▶ _What you have to do_
Repeat the entire listing exactly.

▶ _Raw data_

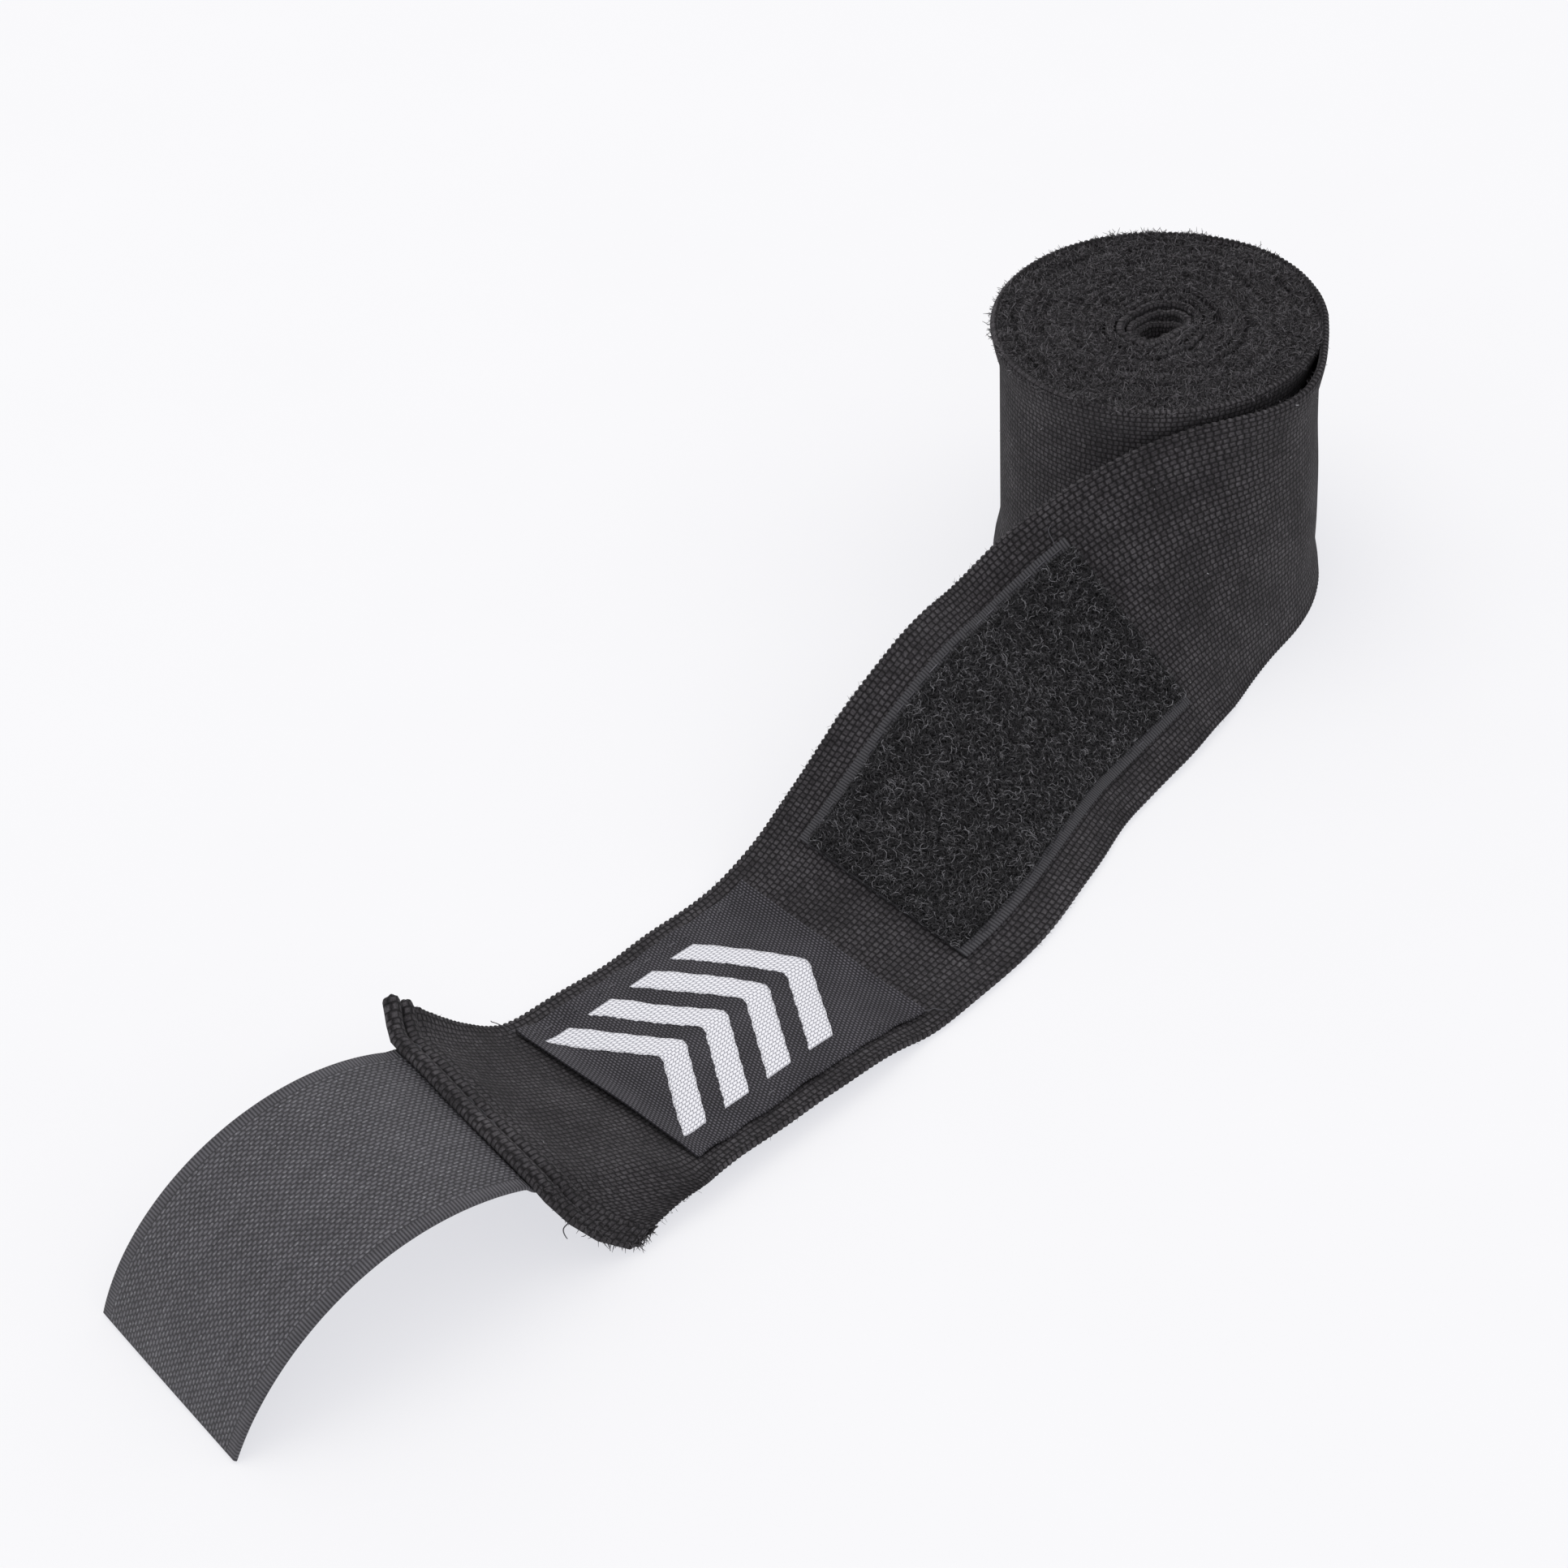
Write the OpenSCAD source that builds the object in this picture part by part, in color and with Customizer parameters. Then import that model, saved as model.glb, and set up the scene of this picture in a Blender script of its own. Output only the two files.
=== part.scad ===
// Boxing hand wrap: an elastic cotton band, rolled up from its thumb loop, with the last
// stretch unrolled over the floor. Millimetres, +Z up. The roll stands on z = 0 at the +X
// end, the unrolled stretch runs along -X, and the origin is the middle of the footprint.

/* [Band] */
// Width of the elastic band
band_w = 50; // [46:1:54]
// Thickness of the elastic band
band_t = 1.1; // [0.9:0.1:1.1]

/* [Roll] */
// Number of turns on the roll
turns = 20; // [12:1:20]
// Spacing of the turns
turn_pitch = 1.22; // [1.2:0.01:1.24]
// Radius of the band's middle where it leaves the roll
leave_r = 30.2; // [30.2:0.1:30.6]

/* [Loop patch] */
// Length of the loop patch along the band
patch_len = 72; // [60:2:74]
// Height of the loop pile over its tape
pile_h = 2; // [1:0.5:2.5]

/* [Label] */
// Length of the woven label along the band
label_len = 50; // [48:1:52]
// Width of the woven label across the band
label_w = 43; // [40:1:44]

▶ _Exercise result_
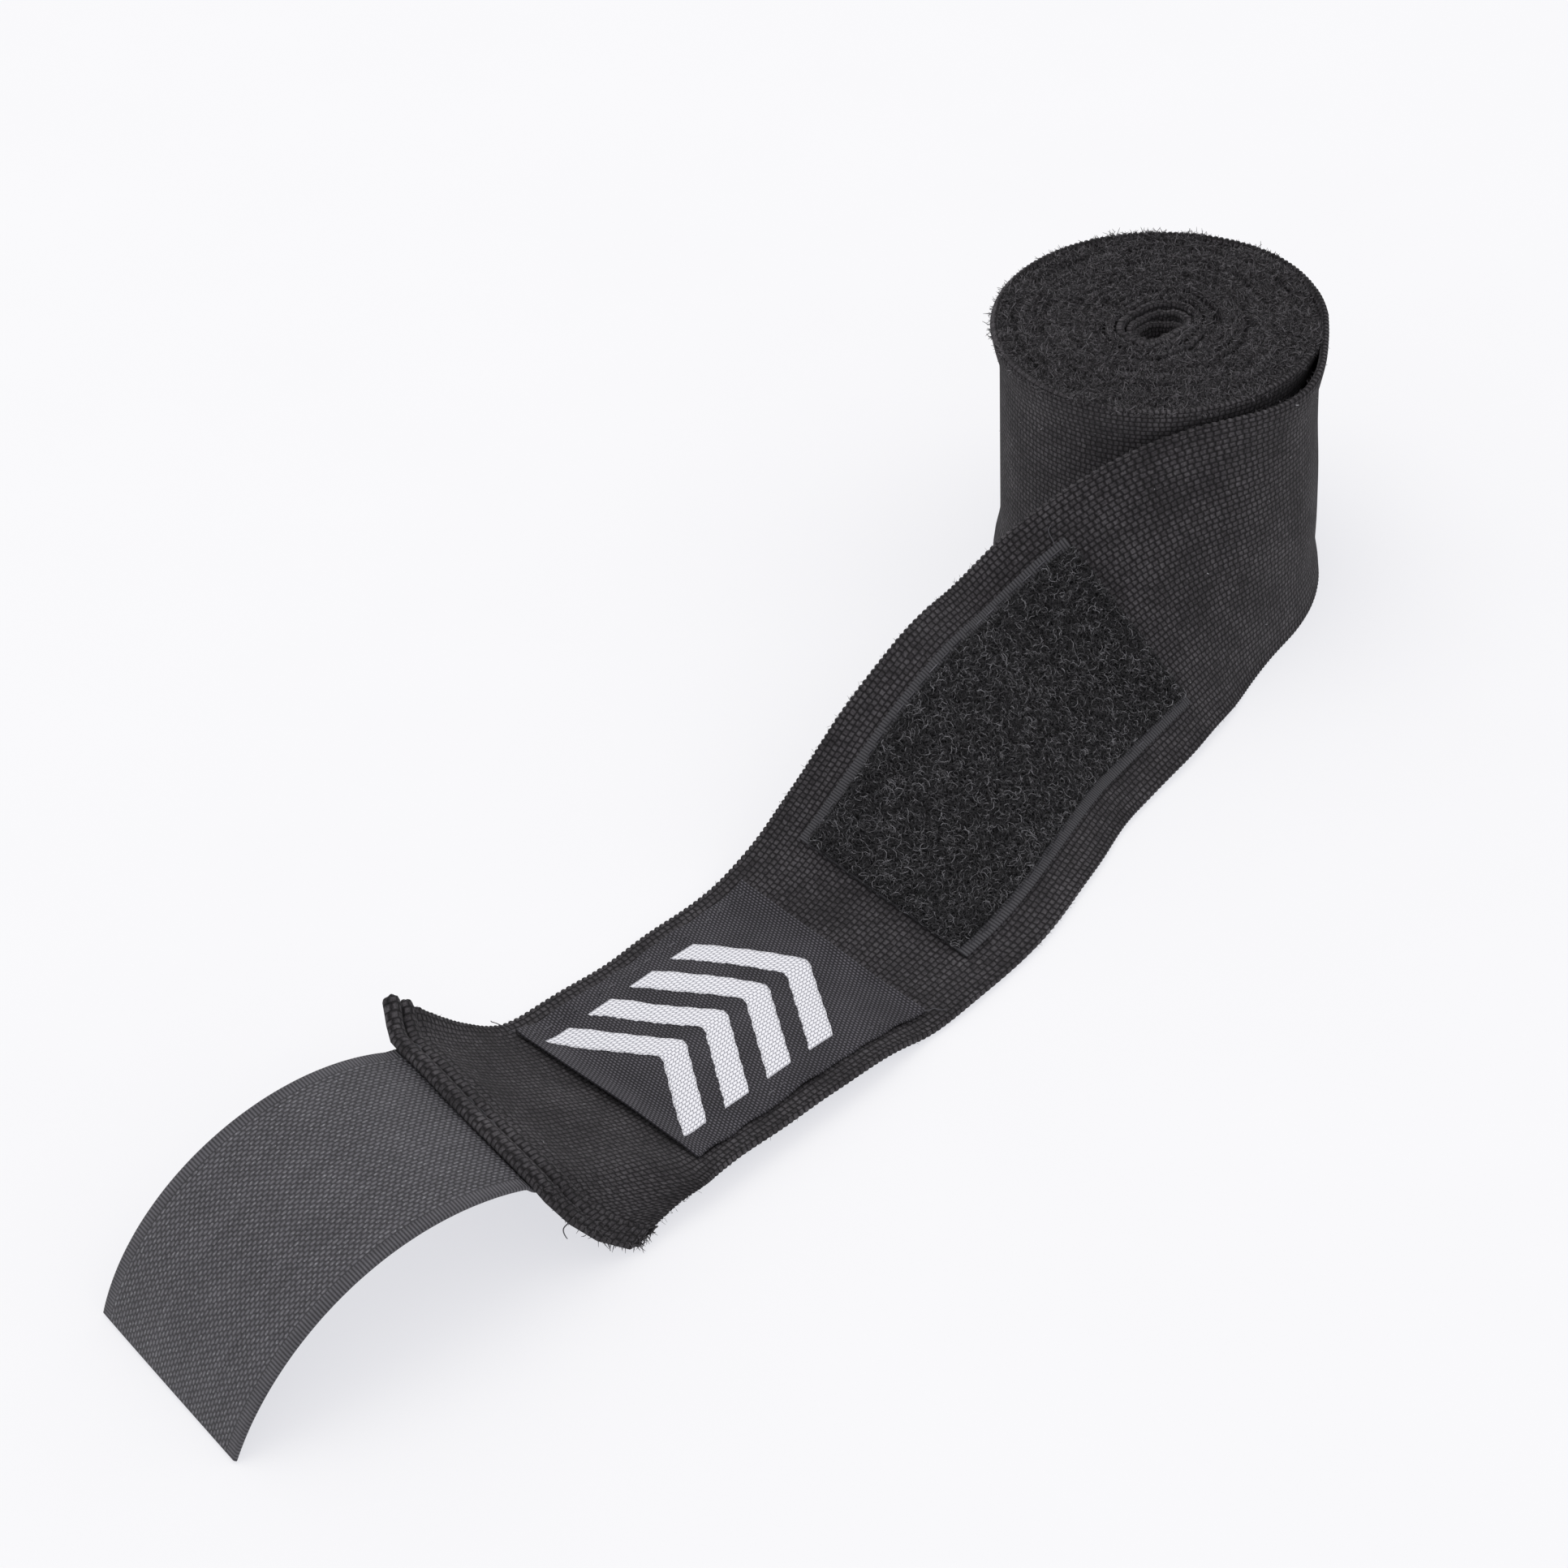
Write the OpenSCAD source that builds the object in this picture part by part, in color and with Customizer parameters. Then import that model, saved as model.glb, and set up the scene of this picture in a Blender script of its own. Output only the two files.
=== part.scad ===
// Boxing hand wrap: an elastic cotton band, rolled up from its thumb loop, with the last
// stretch unrolled over the floor. Millimetres, +Z up. The roll stands on z = 0 at the +X
// end, the unrolled stretch runs along -X, and the origin is the middle of the footprint.

/* [Band] */
// Width of the elastic band
band_w = 50; // [46:1:54]
// Thickness of the elastic band
band_t = 1.1; // [0.9:0.1:1.1]

/* [Roll] */
// Number of turns on the roll
turns = 20; // [12:1:20]
// Spacing of the turns
turn_pitch = 1.22; // [1.2:0.01:1.24]
// Radius of the band's middle where it leaves the roll
leave_r = 30.2; // [30.2:0.1:30.6]

/* [Loop patch] */
// Length of the loop patch along the band
patch_len = 72; // [60:2:74]
// Height of the loop pile over its tape
pile_h = 2; // [1:0.5:2.5]

/* [Label] */
// Length of the woven label along the band
label_len = 50; // [48:1:52]
// Width of the woven label across the band
label_w = 43; // [40:1:44]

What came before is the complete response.